Ana Carvalho contestou a interpretação do Chega, afirmando que foram cumpridas todas as regras. “Não é por ser filho que deve ser prejudicado. Quando a PV se candidata, não pode ser excluída, discriminada, apenas porque é detida pelo BPF. Tem de ser escrutinada, a atenção e o foco têm de ser à prova de bala”. Segundo Ana Carvalho, esse escrutínio foi feito pela comissão de auditoria, que procedeu a uma “análise específica”. Desde que arranje parceiros e investidores que aportem 30% de investimento privado além do fundo, uma das condições do Consolidar, e “passando os crivos de escrutínio paralelo, tem direito a ser eleita e foi eleita”. Filipe Melo manteve que “neste caso o filho não tem de comer”, e que se está a “abrir uma brecha”.

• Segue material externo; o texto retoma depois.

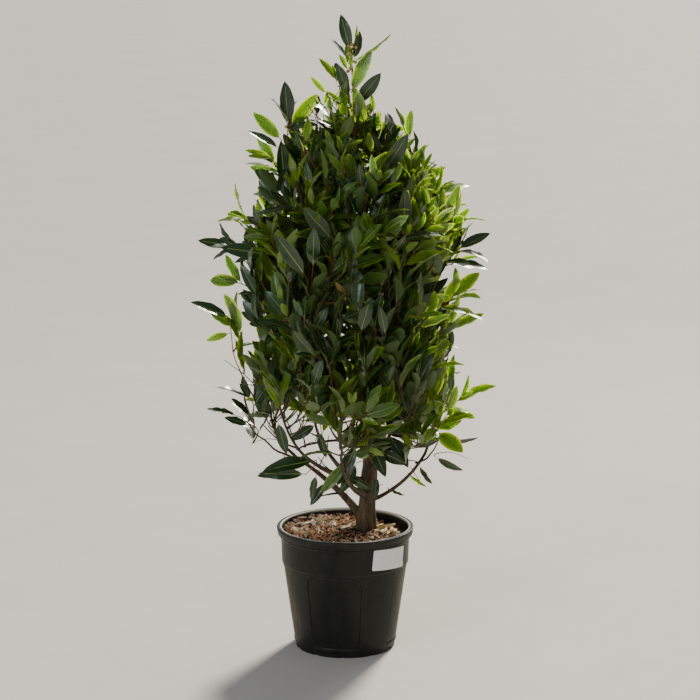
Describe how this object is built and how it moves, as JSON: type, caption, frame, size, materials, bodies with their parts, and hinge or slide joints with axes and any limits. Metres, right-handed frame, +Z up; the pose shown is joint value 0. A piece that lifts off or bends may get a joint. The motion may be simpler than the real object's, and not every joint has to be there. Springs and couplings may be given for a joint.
{
  "type": "potted bay pyramid topiary",
  "caption": "Bay laurel trained to a loose leafy pyramid, its trunk and boughs rising from bark-topped soil in a round dark nursery pot with arched wall panels.",
  "frame": {"origin": "middle of the pot's flat underside, on the pot's axis, at the level that it stands on", "axes": "+Z up along the pot's axis, +X to the right and -Y towards the viewer as the picture shows the plant"},
  "size_m": [0.6155, 0.6175, 1.3738],
  "materials": {
    "black_plastic": "satin",
    "label_paper": "satin",
    "bark_mulch": "matte",
    "bark": "matte",
    "leaves": "satin"
  },
  "bodies": {
    "root": {"pot": "black_plastic", "label": "label_paper", "soil": "bark_mulch", "trunk": "bark", "bough_low_1": "bark", "bough_low_2": "bark", "bough_low_3": "bark", "bough_low_4": "bark", "bough_low_5": "bark", "bough_low_6": "bark", "bough_low_7": "bark", "bough_middle_1": "bark", "bough_middle_2": "bark", "bough_middle_3": "bark", "bough_middle_4": "bark", "bough_middle_5": "bark", "bough_middle_6": "bark", "bough_high_1": "bark", "bough_high_2": "bark", "bough_high_3": "bark", "bough_high_4": "bark", "bough_high_5": "bark", "foliage_low_1": "leaves", "foliage_low_2": "leaves", "foliage_low_3": "leaves", "foliage_low_4": "leaves", "foliage_low_5": "leaves", "foliage_low_6": "leaves", "foliage_low_7": "leaves", "foliage_middle_1": "leaves", "foliage_middle_2": "leaves", "foliage_middle_3": "leaves", "foliage_middle_4": "leaves", "foliage_middle_5": "leaves", "foliage_middle_6": "leaves", "foliage_high_1": "leaves", "foliage_high_2": "leaves", "foliage_high_3": "leaves", "foliage_high_4": "leaves", "foliage_high_5": "leaves", "foliage_leader": "leaves"}
  },
  "joints": []
}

A responsável foi ainda questionada por Mariana Mortágua, do Bloco de Esquerda, sobre a origem dos 30% de capitais privados que têm de fazer parte do capital total de cada fundo, nomeadamente se vai ser escrutinado que este valor pode ter origem no Sistema de Incentivos fiscais à Investigação e Desenvolvimento Empresarial (SIFIDE). “O programa prevê um apoio público de 70%. De onde vêm os restantes 30%? São SIFIDE? Então teremos 100% de capital público e estaremos perante de ajudas de Estado, que a Comissão Europeia não adora. Está a ser analisada a origem dos 30% dos capitais privados? Isto distorce a ideia e o racional do programa”, Consolidar, defendeu a deputada.
Ana Carvalho respondeu que “os estatutos do BPF dizem que o banco visa apoiar a inovação empresarial e dar apoio a empresas que evidenciem características inovadoras”. Paralelamente, no que toca a “outro tipo de incentivos aos quais somos alheios, isso é um tema fiscal”, afirmou, reconhecendo não conhecer o “andamento que o tema do SIFIDE está a ter”. “Creio que em breve possamos ter novidades sobre isto”, disse, mas “não estamos a escrutinar se estão no SIFIDE”, admitiu.
No final do ano, o Governo aprovou em Conselho de Ministros o diploma que prevê alterações ao regime do SIFIDE, nomeadamente que os fundos vão continuar a ter acesso, ao contrário do que chegou a ser avançado, mas com limites.